Er vermute, dass der französische Musiker, der hinter seiner Freundin her gewesen sei, das Verbrechen begangen habe, meinte der 31-Jährige nun vor den Geschworenen. Auch ein von diesem gedungener Mörder käme infrage. Die Richterin zeigte sich daraufhin verwundert, dass neben dem Kopf der Leiche benützte Kondome gefunden worden waren. Deren Inhalt war laut DNA-Gutachten jeweils dem genetischen Fingerabdruck des Angeklagten zuzurechnen.

Leiche unter "Wäscheberg" versteckt
Die Leiche der Striptease-Tänzerin wurde erst eine Woche nach ihrem Ableben entdeckt. Dabei hatte der 55-jährige Tscheche, der die Wohnung dem Computerexperten vermietet hatte, auf Wunsch des Bruders der jungen Frau bereits am 10. Mai den Tatort aufgesucht.
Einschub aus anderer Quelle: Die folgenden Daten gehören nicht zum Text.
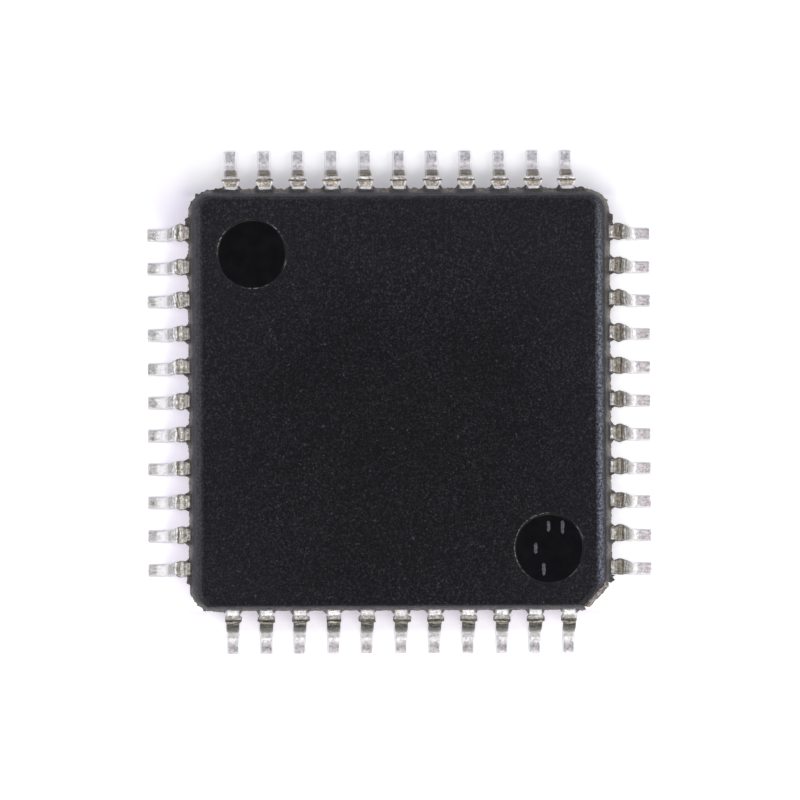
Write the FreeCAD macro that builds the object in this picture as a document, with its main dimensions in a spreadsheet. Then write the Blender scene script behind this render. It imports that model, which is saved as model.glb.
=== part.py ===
# Quad flat pack chip: a moulded epoxy body with 44 gull-wing leads, 11 on each side.
#
# Millimetres. +Z is up, X and Y run along the sides, and the origin is on the seating plane under the
# middle of the body. Seen from above, lead 1 is the top one on the left side, and the leads are
# numbered counter-clockwise.

import FreeCAD, Part

import math
import os

import Sketcher

Vector = FreeCAD.Vector

# Driving dimensions: name, value and what it measures. Lengths in mm, angles in degrees.
SIZES = (
    ("leads_per_side", 11, "leads on each of the four sides"),
    ("pitch", 0.8, "from lead to lead"),
    ("corner_margin", 1.0, "from the last lead of a row to the corner of the body"),
    ("body_thickness", 1.4, "moulded body, underside to top"),
    ("standoff", 0.1, "seating plane to the underside of the body"),
    ("draft_angle", 12, "lean of the body's walls away from the parting line"),
    ("corner_chamfer", 0.45, "leg of the chamfer at three corners of the body"),
    ("gate_chamfer", 0.7, "leg of the chamfer at the fourth corner, where the resin came in"),
    ("edge_radius", 0.15, "rounding round the top face and the underside"),
    ("gate_scar_width", 0.7, "broken-off gate along the chamfer"),
    ("gate_scar_reach", 0.04, "broken-off gate, out of the chamfer"),
    ("mark_diameter", 1.63, "round recesses in the top face"),
    ("mark_inset", 1.47, "centre of a top recess from both sides of the body"),
    ("mark_depth", 0.06, "round recesses in the top face"),
    ("pin_mark_diameter", 1.2, "round ejector marks in the underside"),
    ("pin_mark_inset", 1.8, "centre of an ejector mark from both sides of the body"),
    ("pin_mark_depth", 0.04, "round ejector marks in the underside"),
    ("flash_reach", 0.1, "resin flash out of the body, against the leads"),
    ("flash_waist", 0.02, "resin flash out of the body, midway between two leads"),
    ("flash_end", 0.2, "resin flash past the flank of the last lead of a row"),
    ("sheet_thickness", 0.127, "lead frame sheet"),
    ("lead_width", 0.33, "leads, outside the body and where they enter it"),
    ("shoulder_length", 0.24, "flat of a lead beside the body"),
    ("bend_radius", 0.1, "inside of both bends of a lead"),
    ("shank_tilt", 10, "lean of a lead between its bends, from upright"),
    ("foot_flat", 0.356, "flat sole of a lead"),
    ("ear_height", 0.045, "cut dam bar, out of each flank of a lead"),
    ("ear_length", 0.06, "cut dam bar, along the lead"),
    ("ear_flare", 0.16, "widening of a lead up to its cut dam bar"),
    ("finger_run", 0.45, "straight start of a lead's finger inside the body"),
    ("finger_width", 0.2, "tip of a finger"),
    ("finger_gap", 0.5, "paddle to the tips of the fingers"),
    ("finger_spread", 0.6, "last finger tip of a row to the diagonal, measured along the row"),
    ("paddle_side", 5.2, "die paddle"),
    ("paddle_setdown", 0.2, "die paddle below the leads"),
    ("tie_width", 0.3, "tie bars from the paddle to the corners"),
    ("tie_ramp_gap", 0.15, "paddle corner to the ramp of a tie bar"),
    ("tie_ramp_length", 0.35, "ramp of a tie bar, in plan"),
    ("attach_thickness", 0.025, "die attach"),
    ("attach_overhang", 0.1, "die attach out from under the die"),
    ("die_side", 3.6, "silicon die"),
    ("die_thickness", 0.28, "silicon die"),
    ("pad_inset", 0.12, "edge of the die to the bond pads"),
    ("pad_margin", 0.3, "corner of the die to the last bond pad of a row"),
    ("wire_diameter", 0.03, "bond wires, corner to corner of their section"),
    ("wire_rise", 0.16, "top of a bond wire's loop above the die"),
    ("wire_landing", 0.15, "end of a bond wire in from the tip of its finger"),
    ("wire_stitch", 0.1, "end of a bond wire that lies on its finger"),
)

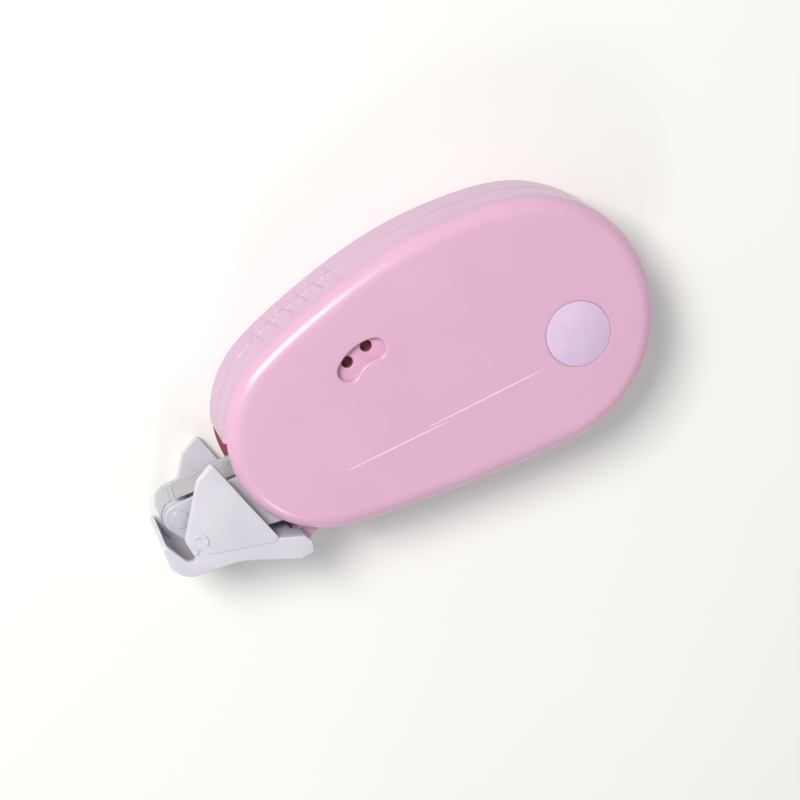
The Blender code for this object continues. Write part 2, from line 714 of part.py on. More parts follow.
def make_tape_runs():
    """Make the tape from the supply roll round the tip, and the liner from there to the reel."""
    lift = FIT_GAP + RIBBON_THICKNESS / 2
    supply = (SUPPLY_AXIS, -(SUPPLY_ROLL_RADIUS + lift))
    feed = (FEED_GUIDE, -(GUIDE_RADIUS + lift))
    tip = (TIP_AXIS, -(TIP_ROLLER_RADIUS + lift))
    back = (RETURN_GUIDE, -(GUIDE_RADIUS + lift))
    takeup = (TAKEUP_AXIS, TAKEUP_ROLL_RADIUS + FIT_GAP + lift)

    leave_supply, meet_feed = tangent_points(supply, feed)
    leave_feed, meet_tip = tangent_points(feed, tip)
    leave_tip, meet_back = tangent_points(tip, back)
    leave_back, meet_takeup = tangent_points(back, takeup)
    round_feed = arc_between(feed[0], meet_feed, leave_feed, -1, 3)
    round_tip = arc_between(tip[0], meet_tip, leave_tip, -1, 12)
    ribbon("feed_tape_run", [leave_supply] + round_feed + round_tip, TAPE)

    run = math.dist(leave_tip, meet_back)
    step = (FIT_GAP + RIBBON_THICKNESS) / run
    start = tuple(a + (b - a) * step for a, b in zip(leave_tip, meet_back))
    round_back = arc_between(back[0], meet_back, leave_back, -1, 3)
    ribbon("liner_return_run", [start] + round_back + [meet_takeup], LINER)


# ---------------------------------------------------------------- applicator head

def make_head():
    """Make the clear head, its tip roller and the roller's axle."""
    arm = belt([
        (TIP_AXIS, ARM_TIP_RADIUS),
        (SNAP, ARM_CATCH_RADIUS),
        (ANCHOR, ARM_ROOT_RADIUS),
        (RETURN_GUIDE, ARM_ROOT_RADIUS),
    ])
    post_bore = GUIDE_POST_RADIUS + FIT_GAP
    holes = [
        circle(TIP_AXIS, TIP_AXLE_RADIUS + FIT_GAP),
        circle(ANCHOR, post_bore),
        circle(RETURN_GUIDE, post_bore),
    ]
    low_arm = (MID_Z - ARM_OUTER, MID_Z - ARM_INNER)
    high_arm = (MID_Z + ARM_INNER, MID_Z + ARM_OUTER)
    head = extruded("head_frame", [arm] + holes, low_arm[0], low_arm[1], CLEAR)
    upper = extruded("upper_arm", [arm] + holes, high_arm[0], high_arm[1])
    middle = [(a + b) / 2 for a, b in zip(TIP_AXIS, ANCHOR)]
    web = belt([
        ((middle[0] - 2 * WEB_THICKNESS, middle[1] + WEB_THICKNESS), WEB_THICKNESS / 2),
        ((middle[0] + 3 * WEB_THICKNESS, middle[1]), WEB_THICKNESS / 2),
    ])
    join(head, extruded("web", [web], low_arm[1] - OVERLAP, high_arm[0] + OVERLAP), upper)

    bore = TIP_AXLE_RADIUS + FIT_GAP
    tube("tip_roller", TIP_AXIS, TIP_ROLLER_RADIUS, bore, MID_Z - ROLLER_HALF, MID_Z + ROLLER_HALF, CLEAR, 24)
    reach = ARM_OUTER + FIT_GAP / 2
    rod("tip_axle", TIP_AXIS, TIP_AXLE_RADIUS, MID_Z - reach, MID_Z + reach, STEEL)


# ---------------------------------------------------------------- flip cap

def cap_side_corners():
    """Return the corners (x, y, radius) of the cap seen from the side, anticlockwise."""
    tip_x, tip_y = TIP_AXIS
    hinge_x, hinge_y = HINGE_AXIS
    lip_x = FRONT_END - CAP_AHEAD
    back_x = FRONT_END - CAP_BODY_GAP
    return [
        (lip_x + 0.1, tip_y - 2.0, 0.2),
        (lip_x - 0.4, tip_y - 7.1, 3.4),
        (tip_x + 4.7, tip_y - 8.6, 8.0),
        (hinge_x - 0.9, hinge_y - KNUCKLE_RADIUS, 0.6),
        (hinge_x + KNUCKLE_RADIUS, hinge_y - KNUCKLE_RADIUS, KNUCKLE_RADIUS * 0.95),
        (hinge_x + KNUCKLE_RADIUS, hinge_y + KNUCKLE_RADIUS, KNUCKLE_RADIUS * 0.95),
        (hinge_x - 2.4, hinge_y + 3.0, 0.3),
        (back_x + 0.25, tip_y - 1.0, 12.0),
        (tip_x + 7.1, tip_y + 5.4, 0.5),
        (tip_x + 4.3, tip_y + 4.1, 1.4),
        (tip_x - 0.75, tip_y - 2.5, 0.8),
        (tip_x - 0.5, tip_y - 5.6, 0.3),
        (tip_x - 1.6, tip_y - 5.4, 1.2),
        (lip_x + 0.8, tip_y - 2.0, 0.2),
    ]


def trough_corners():
    """Return the corners of the space between the cheeks, above the cap's floor."""
    tip_x, tip_y = TIP_AXIS
    lip_x = FRONT_END - CAP_AHEAD
    roof = tip_y + BIG / 2
    inner_lip = lip_x + CAP_FLOOR * 0.8
    end_x = HINGE_AXIS[0] - KNUCKLE_RADIUS - 1.3
    return [
        (inner_lip, roof, 0),
        (inner_lip, tip_y - 6.6 + 0.4, 2.4),
        (tip_x + 4.7, tip_y - 8.6 + CAP_FLOOR, 8.0),
        (end_x, HINGE_AXIS[1] + KNUCKLE_RADIUS + CAP_FLOOR * 0.8, 0),
        (end_x, roof, 0),
    ]


def make_cap():
    """Make the flip cap: floor, lip, cheeks, snap bosses and hinge knuckles in one moulding."""
    cap = extruded("cap", [rounded(cap_side_corners())], CAP_LOW, CAP_HIGH, WHITE, HINGE_AXIS)
    inner = (CAP_LOW + CHEEK_THICKNESS, CAP_HIGH - CHEEK_THICKNESS)
    trough = extruded("cap_trough", [rounded(trough_corners())], *inner)
    slot_half = LUG_WIDTH / 2 + FIT_GAP
    slot_radius = KNUCKLE_RADIUS + LUG_SLOT_GAP
    slot = rod("lug_slot", HINGE_AXIS, slot_radius, MID_Z - slot_half, MID_Z + slot_half, steps=24)
    bore = rod("cap_bore", HINGE_AXIS, HINGE_PIN_RADIUS + FIT_GAP, CAP_LOW - 1, CAP_HIGH + 1)
    notch = rod(
        "snap_notch", (SNAP[0] - 0.6, SNAP[1] - 1.6), SNAP_NOTCH_RADIUS, CAP_LOW - 1, CAP_HIGH + 1, steps=12
    )
    cut(cap, trough, slot, bore, notch)
    for word, outer, inward, sign in (("low", CAP_LOW, inner[0], -1), ("high", CAP_HIGH, inner[1], 1)):
        ends = sorted((outer + sign * SNAP_BOSS_HEIGHT, outer - sign * OVERLAP))
        join(cap, rod("snap_boss_" + word, SNAP, SNAP_BOSS_RADIUS, *ends))
        ends = sorted((inward - sign * SNAP_NUB_HEIGHT, inward + sign * OVERLAP))
        join(cap, rod("snap_nub_" + word, SNAP, SNAP_NUB_RADIUS, *ends))


def make_hinge_pin():
    """Make the pin that the cap swings on."""
    rod("cap_hinge_pin", HINGE_AXIS, HINGE_PIN_RADIUS, CAP_LOW + FIT_GAP, CAP_HIGH - FIT_GAP, STEEL)


def main():
    """Build every piece of the runner."""
    make_far_shell()
    make_near_shell()
    make_label_disc()
    make_supply_drive()
    make_supply_spool()
    make_takeup_reel()
    make_guide_rollers()
    make_tape_runs()
    make_head()
    make_cap()
    make_hinge_pin()


main()
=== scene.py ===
"""Looks of a double-sided glue tape runner with a flip cap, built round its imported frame.

The runner lies on the far half of its casing. +X points to the round rear end, -X to the
applicator tip, +Y to the ribbed upper edge and +Z through the thickness. Every size is in
millimetres until a mesh is written, when MM turns it into metres.
"""
import logging
import math
from dataclasses import dataclass, field
from enum import Enum

import bmesh
import bpy
import numpy as np
from mathutils import Matrix, Vector
from mathutils.geometry import delaunay_2d_cdt


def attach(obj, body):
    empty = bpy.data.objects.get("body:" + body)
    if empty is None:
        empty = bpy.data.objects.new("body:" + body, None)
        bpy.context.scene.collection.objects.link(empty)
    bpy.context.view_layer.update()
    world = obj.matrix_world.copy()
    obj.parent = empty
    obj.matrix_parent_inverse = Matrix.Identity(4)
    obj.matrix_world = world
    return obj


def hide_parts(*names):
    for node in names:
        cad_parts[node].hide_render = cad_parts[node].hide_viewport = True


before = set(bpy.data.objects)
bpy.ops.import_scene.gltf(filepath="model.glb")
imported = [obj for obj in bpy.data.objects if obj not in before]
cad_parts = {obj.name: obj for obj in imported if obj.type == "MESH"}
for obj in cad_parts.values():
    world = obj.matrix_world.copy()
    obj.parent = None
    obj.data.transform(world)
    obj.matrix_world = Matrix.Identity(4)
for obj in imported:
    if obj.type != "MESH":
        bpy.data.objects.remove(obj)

MM = 0.001
THICKNESS = 14.6
MID_Z = THICKNESS / 2
# x and y of the upright axes: both reels, the guides, the head's anchor, the tip, the cap's hinge and snap.
SUPPLY_AXIS = (19.6, -0.53)
TAKEUP_AXIS = (-2.3464, 1.0046)
FEED_GUIDE = (-13.9, -9.03)
RETURN_GUIDE = (-18.5, -3.13)
ANCHOR = (-18.2, -7.53)
TIP_AXIS = (-33.3, -2.03)
HINGE_AXIS = (-20.5892, -13.1716)
SNAP = (-32.3, -5.48)
# Heights of the tape's edges, and of the ends of everything that it runs on.
TAPE_LOW, TAPE_TOP = 4.3, 10.3
ROLLER_LOW, ROLLER_TOP = 3.7, 10.9
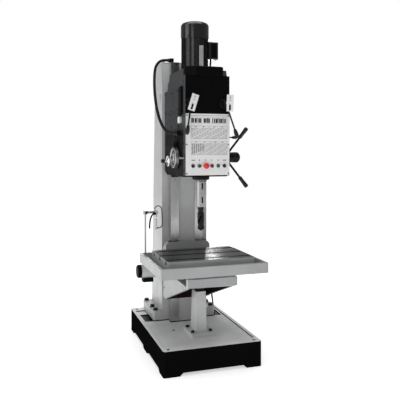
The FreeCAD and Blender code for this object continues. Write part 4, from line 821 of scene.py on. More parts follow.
@dataclass
class Knee:
    """The knee that carries the tray and the slotted table, and its lift drive."""

    hollow_side: float = 0.1565
    hollow_front: float = -0.506
    hollow_back: float = 0.0595
    hollow_top: float = 0.6345
    rim: float = 0.0008
    wiper_front: float = 0.0650
    gib_heights: tuple[float, ...] = (0.44, 0.52, 0.60)
    deck_screws: tuple[float, ...] = (-0.096, -0.032, 0.032, 0.096)

    def build(self) -> None:
        """Dress the castings and add the drive, wipers, strainer and screws."""
        # knee in grey painted darker as shade
        dress(KNEE_GREY_SHADED, "knee_casting")
        # primer tone with painted shade on the faces inside the hollow
        dress_faces("knee_casting", PRIMER_AND_SHADE, self.in_hollow)
        dress(GREY, "knee_keepers")
        # tray in grey painted darker as shade
        dress(TRAY_GREY_SHADED, "coolant_tray")
        dress(TURNED, "lift_screw")
        self.table()
        self.drive()
        self.wipers()
        self.strainer()
        low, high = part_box("knee_casting")
        reach = high.x - 0.0002
        gib = {Way.LEFT: product((-reach,), (0.112,), self.gib_heights),
               Way.RIGHT: product((reach,), (0.112,), self.gib_heights)}
        screw_set("knee_gib_screws", "knee", gib, 0.012, 0.0045)
        deck = product(self.deck_screws, (low.y + 0.0203,), (0.647,))
        screw_set("deck_screws", "knee", {Way.FRONT: deck}, 0.011, 0.0045)

    def in_hollow(self, centre: Vector, normal: Vector) -> bool:
        """Say whether a face of the knee is inside its hollow."""
        within = abs(centre.x) < self.hollow_side and self.hollow_front < centre.y < self.hollow_back
        return within and centre.z < self.hollow_top and normal.z < 0.9

    def table(self) -> None:
        """Grind the table's top, paint its sides and paint shade into its slots."""
        dress(GROUND_ACROSS, "table_plate")
        low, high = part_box("table_plate")

        def outer(centre: Vector, normal: Vector) -> bool:
            """Say whether a face is one of the table's painted sides."""
            ends = centre.x < low.x + self.rim or centre.x > high.x - self.rim
            sides = centre.y < low.y + self.rim or centre.y > high.y - self.rim
            return (ends or sides) and abs(normal.z) < 0.7

        def slot(centre: Vector, normal: Vector) -> bool:
            """Say whether a face is inside a slot."""
            return low.z + 0.02 < centre.z < high.z - 0.004 and not outer(centre, normal)

        # table sides in grey painted darker as shade
        dress_faces("table_plate", TRAY_GREY_SHADED, outer)
        # painted shade inside the table's slots
        dress_faces("table_plate", SLOT_SHADE, slot)

    def drive(self) -> None:
        """Dress the lift drive, put a grille on its motor and screw its gearbox on."""
        dress(GREY, "lift_gearbox")
        dress(SILVER, "lift_motor")
        dress(BLACK, "lift_motor_cap", "lift_terminal_box")
        low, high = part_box("lift_motor_cap")
        y, z = (low.y + high.y) / 2, (low.z + high.z) / 2
        end = (low.x, y, z)
        grille = Blank()
        for turn in around(16, end, "X"):
            grille.slab((0.0, -0.0016, 0.016), (0.0012, 0.0016, 0.037), 0.0004, turn)
        boss = [(0.008, -0.0022), (0.011, -0.0008), (0.0105, -0.0002), (0, -0.0002)]
        grille.turn(boss, Way.LEFT.at(end), 28)
        grille.piece("lift_motor_grille", BLACK_OXIDE, "knee", "dark_steel")
        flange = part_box("lift_gearbox")[0].x + 0.001
        spots = product((flange,), (y - 0.032, y + 0.032), (z - 0.040, z + 0.040))
        screw_set("gearbox_screws", "knee", {Way.LEFT: spots}, 0.010, 0.004)

    def wipers(self) -> None:
        """Put the felt wipers and their steel keepers on top of the knee's slide."""
        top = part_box("knee_casting")[1].z
        way_low, way_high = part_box("guide_strips")
        front = self.wiper_front
        felt, plates, screws = Blank(), Blank(), Blank()
        for side in (-1, 1):
            left, right = sorted((side * (way_high.x - 0.062), side * (way_high.x + 0.026)))
            felt.slab((left, front, top), (right, way_low.y - 0.0004, top + 0.0045), 0.0008)
            plates.slab((left, front, top + 0.0045), (right, way_low.y - 0.0022, top + 0.0062))
            for share in (0.2, 0.8):
                spot = (left + (right - left) * share, front + 0.0095, top + 0.0060)
                socket_screw(screws, spot, Way.UP, 0.008, 0.004)
        felt.piece("knee_wiper_felts", RUBBER_BLACK, "knee", "rubber")
        plates.piece("knee_wiper_plates", TURNED, "knee", "ground_steel")
        screws.piece("knee_wiper_screws", BLACK_OXIDE, "knee", "dark_steel")

    def strainer(self) -> None:
        """Set the drain strainer in the tray's floor."""
        low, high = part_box("coolant_tray")
        x, y, floor = high.x - 0.048, high.y - 0.052, low.z + 0.0141
        rim = [(0.018, 0), (0.0175, 0.0012), (0.0155, 0.0016), (0.0150, 0.0009), (0, 0.0009)]
        strainer = Blank().turn(rim, Way.UP.at((x, y, floor)), 36)
        for i in range(-2, 3):
            bar = y + i * 0.005
            near = (x - 0.011, bar - 0.0009, floor + 0.0008)
            strainer.slab(near, (x + 0.011, bar + 0.0009, floor + 0.0015), 0.0003)
        strainer.piece("tray_strainer", BLACK_OXIDE, "knee", "dark_steel")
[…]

Er sah dabei auch im Schlafzimmer nach, wie er nun als Zeuge dem Schwurgericht darlegte. Ihm sei zwar aufgefallen, dass das Zimmer mit einer vor das Fenster verhängten Decke eigenartig verdunkelt worden war. Von der 25-Jährigen habe er jedoch nichts bemerkt, erzählte der Zeuge. Dass diese tot unter einem Kleider- und Wäschebündel lag, das am Fußboden aufgetürmt war, stellte er erst am 16. Mai fest, als er auf Drängen des Bruders neuerlich nachschauen ging.

"Schon beim Aufsperren der Wohnung habe ich eine Geruch wahrgenommen. Als ich die Tür zum Schlafzimmer aufgemacht habe, war da die Katastrophe", berichtete der Vermieter. Fliegen und Maden hätten sich auf und unter dem Kleiderbündel getürmt, beim Anheben einzelner Wäschestücke habe er die Leiche gesehen und unverzüglich die Polizei verständigt.

Prozess auf 22. Jänner vertagt
Im Hinblick auf die fortgeschrittene Zeit und die offensichtliche Erschöpfung der Geschworenen ist der Prozess auf den 22. Jänner vertagt worden. Zum nächsten Termin soll noch einmal versucht werden, eine Arbeitskollegin der ums Leben gekommenen Weißrussin zu laden, deren aktueller Aufenthaltsort unbekannt ist. Zusätzlich wird die DNA-Sachverständige Christian Stein zu ihrem schriftlichen Gutachten Stellung beziehen, das den Angeklagten belastet.